T 2234/15 (Turbo decoding/SAMSUNG ELECTRONICS) of 5.6.2019

European Case Law Identifier: ECLI:EP:BA:2019:T223415.20190605
Date of decision: 05 June 2019
Case number: T 2234/15
Application number: 03017538.4
IPC class: H03M 13/29
G11C 19/00
Language of proceedings: EN
Distribution: D
Download and more information:
Decision text in EN (PDF, 468 KB)
Documentation of the appeal procedure can be found in the Register
Bibliographic information is available in: EN
Versions: Unpublished
Title of application: Turbo decoding apparatus and method
Applicant name: Samsung Electronics Co., Ltd.
Opponent name: -
Board: 3.5.07
Headnote: -
Relevant legal provisions:
European Patent Convention Art 56
European Patent Convention Art 84
European Patent Convention Art 123(2)
Keywords: Amendments - added subject-matter
Amendments - claims 1 and 7 (no)
Claims - clarity
Claims - claims 1 and 7 (yes)
Inventive step - claims 1 and 7 (yes)
Catchwords:

-

Cited decisions:
-
Citing decisions:
-

Summary of Facts and Submissions

I. The applicant (appellant) appealed against the decision of the Examining Division refusing European patent application No. 03017538.4, which claims a priority date of 6 August 2002. This was the second refusal decision, taken after the Examining Division had rectified its first refusal decision.

II. The Examining Division had decided that the independent claims of the then main request and auxiliary requests I to V infringed Article 123(2) EPC. Claim 1 of auxiliary request VI violated Article 84 EPC for lack of clarity. Claim 1 of auxiliary request VII infringed both Articles 84 and 123(2) EPC.

III. The following documents had been cited in the course of the first-instance proceedings:

D1:|"Bidirectional Shift Registers", 1999 [retrievable from https://web.archive.org/web/19991011172611/http://www.eelab.usyd.edu.au/digital_tutorial/part2/register06.html];|

D2:|EP 1 261 139 A2, published on 27 November 2002; |

D3:|G. Masera et al.: "VLSI Architectures for Turbo Codes", IEEE Transactions on Very Large Scale Integration (VLSI) Systems, Vol. 7, No. 3, September 1999, pp. 369-379; |

D4:|W. Ryan: "A Turbo Code Tutorial", 1998 [retrievable from https://web.archive.org/web/20010604180428/http://www.ece.arizona.edu/~ryan/turbo2c.pdf]; |

D5:|M. Marandian et al.: "Performance Analysis of Sliding Window Turbo Decoding Algorithms for 3GPP FDD Mode", International Journal of Wireless Information Networks, Vol. 9, No. 1, January 2002, pp. 39 to 54.|

IV. In its statement of grounds of appeal, the appellant replaced its requests with a main request and auxiliary requests I and II.

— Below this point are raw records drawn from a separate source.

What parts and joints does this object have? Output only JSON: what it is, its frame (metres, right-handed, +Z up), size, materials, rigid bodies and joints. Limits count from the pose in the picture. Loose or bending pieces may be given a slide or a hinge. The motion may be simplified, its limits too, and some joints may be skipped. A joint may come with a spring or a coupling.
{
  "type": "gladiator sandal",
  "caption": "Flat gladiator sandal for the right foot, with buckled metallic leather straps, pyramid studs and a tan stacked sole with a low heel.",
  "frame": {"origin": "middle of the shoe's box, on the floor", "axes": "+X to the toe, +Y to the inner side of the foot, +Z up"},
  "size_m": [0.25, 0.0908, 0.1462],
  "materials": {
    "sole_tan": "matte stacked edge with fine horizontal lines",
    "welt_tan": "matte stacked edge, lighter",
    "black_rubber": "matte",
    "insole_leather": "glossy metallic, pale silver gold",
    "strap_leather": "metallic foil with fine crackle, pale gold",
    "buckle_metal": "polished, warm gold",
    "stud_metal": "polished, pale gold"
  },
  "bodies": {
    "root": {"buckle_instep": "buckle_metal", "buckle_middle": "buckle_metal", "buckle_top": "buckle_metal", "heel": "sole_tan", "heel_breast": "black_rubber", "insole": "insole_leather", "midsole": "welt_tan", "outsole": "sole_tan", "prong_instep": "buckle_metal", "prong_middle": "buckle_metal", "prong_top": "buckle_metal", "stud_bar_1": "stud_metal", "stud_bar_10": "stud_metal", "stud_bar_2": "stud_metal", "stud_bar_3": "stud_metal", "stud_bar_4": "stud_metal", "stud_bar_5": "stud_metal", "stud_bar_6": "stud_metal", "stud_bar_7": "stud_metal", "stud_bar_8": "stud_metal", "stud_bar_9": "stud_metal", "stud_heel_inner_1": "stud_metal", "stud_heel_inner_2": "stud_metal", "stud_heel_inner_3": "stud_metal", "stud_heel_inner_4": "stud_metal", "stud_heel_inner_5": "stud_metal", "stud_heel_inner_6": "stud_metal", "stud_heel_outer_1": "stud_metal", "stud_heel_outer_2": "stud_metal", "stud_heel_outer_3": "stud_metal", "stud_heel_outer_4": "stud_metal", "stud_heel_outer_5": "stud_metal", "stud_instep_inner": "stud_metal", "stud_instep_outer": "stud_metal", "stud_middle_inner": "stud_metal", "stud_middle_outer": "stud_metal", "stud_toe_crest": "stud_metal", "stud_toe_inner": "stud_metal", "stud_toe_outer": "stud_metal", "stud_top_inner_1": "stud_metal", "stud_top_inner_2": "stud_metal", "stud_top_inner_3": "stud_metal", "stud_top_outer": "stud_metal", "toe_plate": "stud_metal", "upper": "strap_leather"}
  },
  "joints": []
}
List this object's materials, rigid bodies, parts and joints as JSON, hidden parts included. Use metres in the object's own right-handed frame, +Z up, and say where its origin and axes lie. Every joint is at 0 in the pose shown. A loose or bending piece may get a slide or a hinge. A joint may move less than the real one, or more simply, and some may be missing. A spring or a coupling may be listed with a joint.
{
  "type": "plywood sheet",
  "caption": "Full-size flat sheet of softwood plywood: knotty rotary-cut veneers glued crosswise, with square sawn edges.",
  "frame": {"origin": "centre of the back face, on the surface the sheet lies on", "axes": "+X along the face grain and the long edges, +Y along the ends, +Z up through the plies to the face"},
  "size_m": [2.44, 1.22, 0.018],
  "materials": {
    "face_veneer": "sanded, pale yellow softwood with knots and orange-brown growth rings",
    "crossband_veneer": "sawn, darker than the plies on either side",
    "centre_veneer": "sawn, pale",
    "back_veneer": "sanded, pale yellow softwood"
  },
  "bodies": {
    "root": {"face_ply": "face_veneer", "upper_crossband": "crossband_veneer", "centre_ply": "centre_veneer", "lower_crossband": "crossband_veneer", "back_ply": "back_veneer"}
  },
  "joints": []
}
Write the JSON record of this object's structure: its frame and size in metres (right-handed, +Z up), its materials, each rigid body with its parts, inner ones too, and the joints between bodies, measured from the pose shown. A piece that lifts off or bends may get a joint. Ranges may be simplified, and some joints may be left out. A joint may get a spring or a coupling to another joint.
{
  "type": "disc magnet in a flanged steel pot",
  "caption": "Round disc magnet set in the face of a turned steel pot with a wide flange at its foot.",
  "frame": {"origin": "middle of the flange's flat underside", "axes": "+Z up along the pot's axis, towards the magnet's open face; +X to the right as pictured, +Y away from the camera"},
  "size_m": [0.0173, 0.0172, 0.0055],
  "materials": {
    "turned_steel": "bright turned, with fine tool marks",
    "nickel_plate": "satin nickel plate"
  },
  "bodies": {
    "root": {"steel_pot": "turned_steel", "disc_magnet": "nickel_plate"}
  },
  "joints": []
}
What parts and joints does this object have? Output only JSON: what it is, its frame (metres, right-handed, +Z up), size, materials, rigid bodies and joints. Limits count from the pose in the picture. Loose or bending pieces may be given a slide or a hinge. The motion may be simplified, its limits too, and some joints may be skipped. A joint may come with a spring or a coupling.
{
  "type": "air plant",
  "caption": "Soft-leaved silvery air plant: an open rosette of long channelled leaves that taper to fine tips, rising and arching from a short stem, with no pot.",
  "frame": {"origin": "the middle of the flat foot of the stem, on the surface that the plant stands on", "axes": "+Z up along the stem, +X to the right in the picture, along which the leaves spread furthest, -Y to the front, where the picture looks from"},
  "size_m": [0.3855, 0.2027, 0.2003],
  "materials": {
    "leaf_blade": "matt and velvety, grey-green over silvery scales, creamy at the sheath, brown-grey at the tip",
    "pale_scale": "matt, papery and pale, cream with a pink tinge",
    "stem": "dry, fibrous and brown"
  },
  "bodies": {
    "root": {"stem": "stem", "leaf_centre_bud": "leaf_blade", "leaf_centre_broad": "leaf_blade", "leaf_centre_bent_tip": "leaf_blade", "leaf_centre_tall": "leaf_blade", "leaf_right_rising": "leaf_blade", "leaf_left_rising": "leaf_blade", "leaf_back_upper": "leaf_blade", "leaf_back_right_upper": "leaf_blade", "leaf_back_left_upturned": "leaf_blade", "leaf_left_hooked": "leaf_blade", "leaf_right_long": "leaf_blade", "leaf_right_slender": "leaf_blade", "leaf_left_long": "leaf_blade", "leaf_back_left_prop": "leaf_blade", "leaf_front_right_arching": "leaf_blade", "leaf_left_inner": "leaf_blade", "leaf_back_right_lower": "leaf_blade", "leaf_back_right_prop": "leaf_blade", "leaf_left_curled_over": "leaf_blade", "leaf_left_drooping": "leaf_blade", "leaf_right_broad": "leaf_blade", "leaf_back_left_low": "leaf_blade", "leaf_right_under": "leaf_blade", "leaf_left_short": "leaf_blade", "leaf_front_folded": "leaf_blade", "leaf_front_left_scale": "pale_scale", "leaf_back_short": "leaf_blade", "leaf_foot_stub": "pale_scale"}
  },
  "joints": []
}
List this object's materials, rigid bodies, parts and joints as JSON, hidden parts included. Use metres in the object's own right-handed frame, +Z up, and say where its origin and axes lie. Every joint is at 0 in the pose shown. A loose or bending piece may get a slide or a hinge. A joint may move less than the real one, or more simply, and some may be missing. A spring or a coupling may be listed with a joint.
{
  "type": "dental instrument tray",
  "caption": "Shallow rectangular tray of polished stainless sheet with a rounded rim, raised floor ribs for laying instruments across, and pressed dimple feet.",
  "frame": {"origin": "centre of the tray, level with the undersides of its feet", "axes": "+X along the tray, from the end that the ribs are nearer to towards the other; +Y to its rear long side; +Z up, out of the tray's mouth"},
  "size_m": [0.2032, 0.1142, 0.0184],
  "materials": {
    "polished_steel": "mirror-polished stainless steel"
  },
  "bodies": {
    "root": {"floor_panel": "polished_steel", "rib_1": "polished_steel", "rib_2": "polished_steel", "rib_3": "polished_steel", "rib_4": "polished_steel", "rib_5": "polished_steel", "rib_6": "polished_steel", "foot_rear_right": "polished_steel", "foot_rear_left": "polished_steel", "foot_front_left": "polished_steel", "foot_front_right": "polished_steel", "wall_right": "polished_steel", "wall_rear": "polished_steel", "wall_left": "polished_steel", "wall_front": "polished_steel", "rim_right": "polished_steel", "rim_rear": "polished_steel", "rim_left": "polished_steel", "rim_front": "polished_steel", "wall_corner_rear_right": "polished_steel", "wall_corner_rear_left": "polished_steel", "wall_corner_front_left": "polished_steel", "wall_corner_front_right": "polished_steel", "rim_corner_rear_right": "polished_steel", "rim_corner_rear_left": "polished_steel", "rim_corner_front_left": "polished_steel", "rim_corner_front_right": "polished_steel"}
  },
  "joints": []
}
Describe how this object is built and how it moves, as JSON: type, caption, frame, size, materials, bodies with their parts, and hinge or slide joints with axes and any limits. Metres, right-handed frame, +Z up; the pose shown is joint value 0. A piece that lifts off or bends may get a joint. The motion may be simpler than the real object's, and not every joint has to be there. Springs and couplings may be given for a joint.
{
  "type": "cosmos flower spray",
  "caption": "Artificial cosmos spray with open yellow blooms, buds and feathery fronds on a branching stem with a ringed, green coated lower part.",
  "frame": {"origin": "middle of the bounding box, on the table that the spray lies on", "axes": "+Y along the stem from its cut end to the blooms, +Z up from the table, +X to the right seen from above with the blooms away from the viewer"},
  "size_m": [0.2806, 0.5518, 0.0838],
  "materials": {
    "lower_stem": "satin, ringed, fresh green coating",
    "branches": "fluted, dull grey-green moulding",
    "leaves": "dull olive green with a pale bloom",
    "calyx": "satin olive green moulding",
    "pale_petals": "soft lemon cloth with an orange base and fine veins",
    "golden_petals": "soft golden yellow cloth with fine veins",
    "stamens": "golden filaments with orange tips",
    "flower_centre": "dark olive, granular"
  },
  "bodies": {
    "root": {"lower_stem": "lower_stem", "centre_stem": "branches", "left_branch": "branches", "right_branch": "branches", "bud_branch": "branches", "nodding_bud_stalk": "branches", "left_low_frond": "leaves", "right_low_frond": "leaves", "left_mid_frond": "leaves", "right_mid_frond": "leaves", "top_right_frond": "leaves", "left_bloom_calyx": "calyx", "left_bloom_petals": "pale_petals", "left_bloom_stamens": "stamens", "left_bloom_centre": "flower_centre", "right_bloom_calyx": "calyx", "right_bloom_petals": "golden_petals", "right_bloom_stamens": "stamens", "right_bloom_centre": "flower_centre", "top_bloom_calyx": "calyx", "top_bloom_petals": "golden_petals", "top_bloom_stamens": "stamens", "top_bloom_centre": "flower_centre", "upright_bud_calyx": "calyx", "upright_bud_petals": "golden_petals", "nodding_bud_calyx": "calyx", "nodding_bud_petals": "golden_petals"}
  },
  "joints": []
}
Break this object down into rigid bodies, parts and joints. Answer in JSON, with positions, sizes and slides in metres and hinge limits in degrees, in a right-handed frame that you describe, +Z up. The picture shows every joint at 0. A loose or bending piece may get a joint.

V. In a communication accompanying the summons to oral proceedings, the Board raised objections under Article 84 EPC against the main request and the auxiliary requests. It indicated that it was inclined to agree with the appellant's analysis of the cited prior art.

VI. In a letter dated 2 May 2019, the appellant amended the claims of the main request and filed an amended description page.

VII. During oral proceedings held on 5 June 2019, the appellant replaced its requests with a sole substantive request labelled "third request". At the end of the oral proceedings, the chairman pronounced the Board's decision.

VIII. The appellant requested that the decision under appeal be set aside and that a patent be granted on the basis of the claims of the sole substantive request filed in the oral proceedings as the "third request".

IX. The application documents are as follows:

Description:

- pages 1 to 38 as originally filed;

- page 39 as filed with the letter of 2 May 2019.

Drawings:

- sheets 1/20 to 20/20 as originally filed.

Claims:

- Nos. 1 and 7 as filed in the oral proceedings as part of the "third request";

- Nos. 2 to 6 and 8 to 24 as filed with the letter of 2 May 2019 as the main request and referred to in the "third request".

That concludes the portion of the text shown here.